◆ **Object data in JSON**
--------------------
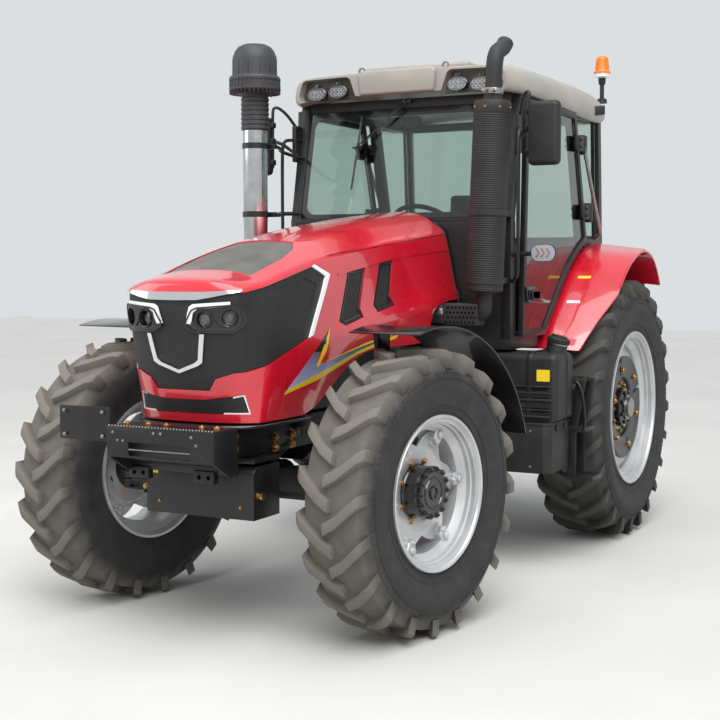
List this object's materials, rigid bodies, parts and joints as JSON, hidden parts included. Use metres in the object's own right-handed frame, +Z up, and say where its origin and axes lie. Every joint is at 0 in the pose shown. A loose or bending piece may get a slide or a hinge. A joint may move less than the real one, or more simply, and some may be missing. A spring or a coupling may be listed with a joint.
{
  "type": "farm tractor",
  "caption": "Four-wheel-drive farm tractor with a glazed cab, lifting hood, steered front wheels and a rear three-point linkage.",
  "frame": {"origin": "on the ground, under the middle of the tractor's box", "axes": "+X the tractor's left, -Y its front, +Z up"},
  "size_m": [2.3356, 4.9999, 3.247],
  "materials": {
    "tyre": "matt",
    "wheel_silver": "satin",
    "red_paint": "gloss",
    "black_casting": "satin",
    "black_plastic": "matt",
    "black_frame": "satin",
    "chrome_trim": "bright",
    "dark_steel": "satin",
    "polished_steel": "bright",
    "roof_grey": "satin",
    "lamp_lens": "clear",
    "amber_lens": "gloss",
    "tinted_glass": "tinted",
    "seat_fabric": "woven",
    "bare_steel": "satin"
  },
  "bodies": {
    "chassis": {"front_axle": "black_casting", "front_frame": "black_casting", "weight_bracket": "black_casting", "front_toolbox": "black_plastic", "engine_block": "black_casting", "transmission_case": "black_casting", "rear_axle_housing": "black_casting", "exhaust": "dark_steel", "air_intake": "polished_steel", "fuel_tank": "black_plastic", "battery_box": "black_plastic", "steps": "black_plastic", "cab_floor": "black_frame", "cab_frame": "black_frame", "cab_roof": "roof_grey", "roof_lamps": "lamp_lens", "beacon": "amber_lens", "windscreen": "tinted_glass", "cab_windows": "tinted_glass", "cab_interior": "black_plastic", "seat_cushion": "seat_fabric", "rear_fenders": "red_paint", "mirrors": "black_plastic", "drawbar": "black_casting"},
    "hood": {"hood_shell": "red_paint", "hood_grilles": "black_plastic", "headlamps": "lamp_lens", "nose_trim": "chrome_trim"},
    "swivel_left": {"knuckle_left": "black_casting", "front_fender_left": "black_plastic"},
    "swivel_right": {"knuckle_right": "black_casting", "front_fender_right": "black_plastic"},
    "tie_rod": {"tie_rod": "black_casting"},
    "wheel_front_left": {"front_left_tyre": "tyre", "front_left_rim": "wheel_silver"},
    "wheel_front_right": {"front_right_tyre": "tyre", "front_right_rim": "wheel_silver"},
    "wheel_rear_left": {"rear_left_tyre": "tyre", "rear_left_rim": "wheel_silver"},
    "wheel_rear_right": {"rear_right_tyre": "tyre", "rear_right_rim": "wheel_silver"},
    "steering_wheel": {"steering_wheel": "black_plastic"},
    "door_left": {"door_left": "black_frame", "door_glass_left": "tinted_glass"},
    "door_right": {"door_right": "black_frame", "door_glass_right": "tinted_glass"},
    "lift_arms": {"lift_arms": "black_casting"},
    "lift_rods": {"lift_rods": "black_casting"},
    "lower_links": {"lower_links": "black_casting"},
    "pto_shaft": {"pto_shaft": "bare_steel"}
  },
  "joints": [
    {"name": "steer_left", "type": "hinge", "parent": "chassis", "child": "swivel_left", "pos_m": [0.66, -1.58, 0.702], "axis": [0, 0, 1], "range_deg": [-23, 41]},
    {"name": "steer_right", "type": "hinge", "parent": "chassis", "child": "swivel_right", "pos_m": [-0.66, -1.58, 0.702], "axis": [0, 0, 1], "range_deg": [-23, 41]},
    {"name": "tie_rod_swing", "type": "hinge", "parent": "swivel_left", "child": "tie_rod", "pos_m": [0.62167, -1.82198, 0.664], "axis": [0, 0, 1], "range_deg": [-41, 23]},
    {"name": "front_left_spin", "type": "hinge", "parent": "swivel_left", "child": "wheel_front_left", "pos_m": [0.86248, -1.61207, 0.702], "axis": [0.9877, -0.1564, 0], "continuous": true},
    {"name": "front_right_spin", "type": "hinge", "parent": "swivel_right", "child": "wheel_front_right", "pos_m": [-0.86248, -1.54793, 0.702], "axis": [0.9877, -0.1564, 0], "continuous": true},
    {"name": "rear_left_spin", "type": "hinge", "parent": "chassis", "child": "wheel_rear_left", "pos_m": [0.908, 1.3, 0.852], "axis": [1, 0, 0], "continuous": true},
    {"name": "rear_right_spin", "type": "hinge", "parent": "chassis", "child": "wheel_rear_right", "pos_m": [-0.908, 1.3, 0.852], "axis": [1, 0, 0], "continuous": true},
    {"name": "steering_wheel_turn", "type": "hinge", "parent": "chassis", "child": "steering_wheel", "pos_m": [0, 0.37273, 2.05527], "axis": [0, 0.5736, 0.8191], "continuous": true},
    {"name": "hood_lift", "type": "hinge", "parent": "chassis", "child": "hood", "pos_m": [0, -0.07, 2.085], "axis": [-1, 0, 0], "range_deg": [0, 45]},
    {"name": "door_left_swing", "type": "hinge", "parent": "chassis", "child": "door_left", "pos_m": [0.794, 1.092, 2.592], "axis": [0, -0.3006, 0.9537], "range_deg": [0, 70]},
    {"name": "door_right_swing", "type": "hinge", "parent": "chassis", "child": "door_right", "pos_m": [-0.794, 1.092, 2.592], "axis": [0, -0.3006, 0.9537], "range_deg": [-70, 0]},
    {"name": "hitch_lift", "type": "hinge", "parent": "chassis", "child": "lift_arms", "pos_m": [0, 1.665, 1.12], "axis": [1, 0, 0], "range_deg": [-22, 40]},
    {"name": "lower_link_swing", "type": "hinge", "parent": "chassis", "child": "lower_links", "pos_m": [0, 1.635, 0.59], "axis": [1, 0, 0], "range_deg": [-20, 37]},
    {"name": "lift_rod_swing", "type": "hinge", "parent": "lift_arms", "child": "lift_rods", "pos_m": [0, 1.965, 1.12], "axis": [1, 0, 0], "range_deg": [-40, 22]},
    {"name": "pto_spin", "type": "hinge", "parent": "chassis", "child": "pto_shaft", "pos_m": [0, 1.62, 0.72], "axis": [0, 1, 0], "continuous": true}
  ],
  "couplings": [
    {"joint": "steer_right", "follows": "steer_left", "ratio": 1},
    {"joint": "tie_rod_swing", "follows": "steer_left", "ratio": -1},
    {"joint": "lower_link_swing", "follows": "hitch_lift", "ratio": 0.909},
    {"joint": "lift_rod_swing", "follows": "hitch_lift", "ratio": -1}
  ]
}
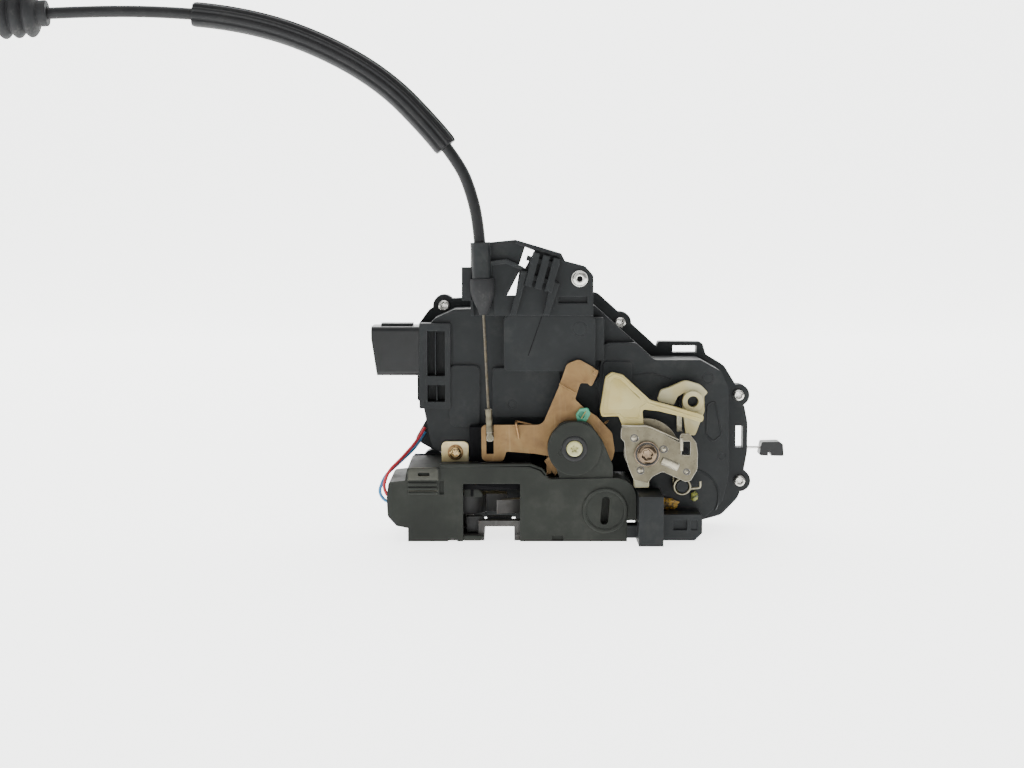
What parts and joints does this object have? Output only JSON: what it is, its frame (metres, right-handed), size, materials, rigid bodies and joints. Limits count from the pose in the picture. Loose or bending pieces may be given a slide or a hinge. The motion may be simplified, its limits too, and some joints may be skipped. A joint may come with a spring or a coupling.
{
  "type": "door latch actuator",
  "caption": "Side-door latch with a power lock actuator: claw, release lever with its cable, key rotor, handle levers and a two-part housing.",
  "frame": {"origin": "midway between the two fixing holes, on the latch face", "axes": "+X along the latch face towards the lock rod, +Z away from the latch face, +Y towards the rear cover"},
  "size_m": [0.4311, 0.071, 0.237],
  "materials": {
    "black_plastic": "fine grain",
    "gloss_black": "gloss",
    "dark_plastic": "satin",
    "sheath_plastic": "satin",
    "rubber": "matte",
    "cream_plastic": "satin",
    "green_plastic": "satin",
    "red_insulation": "satin",
    "blue_insulation": "satin",
    "zinc_steel": "zinc plated",
    "gold_steel": "yellow chromate",
    "chromate_steel": "yellow chromate, worn",
    "bare_steel": "satin",
    "spring_steel": "drawn wire",
    "zinc_alloy": "die cast, dull",
    "brass": "bright"
  },
  "bodies": {
    "latch_body": {"latch_face_plate": "zinc_steel", "latch_bearing_plate": "gold_steel", "latch_cover": "black_plastic", "claw_pin": "bare_steel", "pawl_pin": "bare_steel", "claw_spring": "spring_steel", "pawl_spring": "spring_steel", "striker_bumper": "rubber", "door_switch": "dark_plastic", "guide_block": "black_plastic", "lever_pivot_pin": "cream_plastic", "cable_bracket": "black_plastic", "cable_boot": "rubber", "cable_sheath": "sheath_plastic", "cable_sleeve": "sheath_plastic", "cable_grommet": "rubber", "cable_end_fitting": "zinc_alloy", "shoulder_screw": "zinc_steel", "hook_blade_spring": "spring_steel", "outer_lever_spring": "spring_steel", "front_housing": "black_plastic", "housing_gasket": "rubber", "rear_cover": "black_plastic", "cover_screws": "zinc_steel", "tab_screw": "gold_steel", "bracket_screw": "zinc_steel", "connector_shell": "gloss_black", "connector_pins": "brass", "red_wire": "red_insulation", "blue_wire": "blue_insulation", "lock_motor": "zinc_steel", "wheel_pin": "bare_steel", "circuit_carrier": "dark_plastic", "lock_switches": "black_plastic"},
    "claw": {"claw_core": "bare_steel", "claw_overmould": "dark_plastic"},
    "pawl": {"pawl": "bare_steel"},
    "release_lever": {"release_lever": "chromate_steel", "green_tip": "green_plastic", "lever_spring": "spring_steel"},
    "cable_end": {"inner_cable": "spring_steel", "cable_ferrule": "zinc_alloy"},
    "outer_lever": {"zinc_lever_plate": "zinc_alloy", "outer_handle_lever": "cream_plastic", "lever_backing_disc": "cream_plastic"},
    "hook_lever": {"hook_lever": "cream_plastic"},
    "key_rotor": {"key_rotor": "black_plastic"},
    "drive_wheel": {"drive_wheel": "cream_plastic"},
    "worm": {"worm": "cream_plastic"},
    "lock_slider": {"lock_slider": "cream_plastic", "lock_rod": "zinc_steel", "rod_clip": "black_plastic"}
  },
  "joints": [
    {"name": "claw_turn", "type": "hinge", "parent": "latch_body", "child": "claw", "pos_m": [-0.0155, -0.0005, 0.014], "axis": [0, 0, -1], "range_deg": [0, 55]},
    {"name": "release_lever_turn", "type": "hinge", "parent": "latch_body", "child": "release_lever", "pos_m": [0.0315, -0.011, 0.0405], "axis": [0, 1, 0], "range_deg": [0, 15], "stiffness_Nm_per_rad": 0.5},
    {"name": "pawl_turn", "type": "hinge", "parent": "latch_body", "child": "pawl", "pos_m": [0.017, -0.005, 0.014], "axis": [0, 0, 1], "range_deg": [0, 10]},
    {"name": "cable_end_swing", "type": "hinge", "parent": "release_lever", "child": "cable_end", "pos_m": [-0.0051, -0.011, 0.0445], "axis": [0, 1, 0], "range_deg": [-17.6, 0]},
    {"name": "outer_lever_turn", "type": "hinge", "parent": "latch_body", "child": "outer_lever", "pos_m": [0.0627, -0.0165, 0.0384], "axis": [0, -1, 0], "range_deg": [0, 12], "stiffness_Nm_per_rad": 0.5},
    {"name": "hook_lever_turn", "type": "hinge", "parent": "latch_body", "child": "hook_lever", "pos_m": [0.0831, -0.0097, 0.0603], "axis": [0, -1, 0], "range_deg": [0, 15], "stiffness_Nm_per_rad": 0.3},
    {"name": "key_rotor_turn", "type": "hinge", "parent": "latch_body", "child": "key_rotor", "pos_m": [0.0448, -0.016, 0.0136], "axis": [0, 1, 0], "range_deg": [-60, 60]},
    {"name": "drive_wheel_turn", "type": "hinge", "parent": "latch_body", "child": "drive_wheel", "pos_m": [0.0455, 0.014, 0.0675], "axis": [0, -1, 0], "range_deg": [0, 100]},
    {"name": "worm_turn", "type": "hinge", "parent": "latch_body", "child": "worm", "pos_m": [0.044, 0.014, 0.0835], "axis": [1, 0, 0], "continuous": true},
    {"name": "lock_slide", "type": "slide", "parent": "latch_body", "child": "lock_slider", "axis": [1, 0, 0], "range_m": [0, 0.00785]}
  ],
  "couplings": [
    {"joint": "pawl_turn", "follows": "release_lever_turn", "ratio": 0.6667},
    {"joint": "cable_end_swing", "follows": "release_lever_turn", "ratio": -1.17},
    {"joint": "worm_turn", "follows": "lock_slide", "rad_per_m": 5200},
    {"joint": "drive_wheel_turn", "follows": "lock_slide", "rad_per_m": 200}
  ]
}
--------------------
◆ **WHAT YOU SHOULD DO**
Copy out every line from the data above that has "origin" in it.

◆ **SOLUTION TO THE PROBLEM**
List this object's materials, rigid bodies, parts and joints as JSON, hidden parts included. Use metres in the object's own right-handed frame, +Z up, and say where its origin and axes lie. Every joint is at 0 in the pose shown. A loose or bending piece may get a slide or a hinge. A joint may move less than the real one, or more simply, and some may be missing. A spring or a coupling may be listed with a joint.
  "frame": {"origin": "on the ground, under the middle of the tractor's box", "axes": "+X the tractor's left, -Y its front, +Z up"},
  "frame": {"origin": "midway between the two fixing holes, on the latch face", "axes": "+X along the latch face towards the lock rod, +Z away from the latch face, +Y towards the rear cover"},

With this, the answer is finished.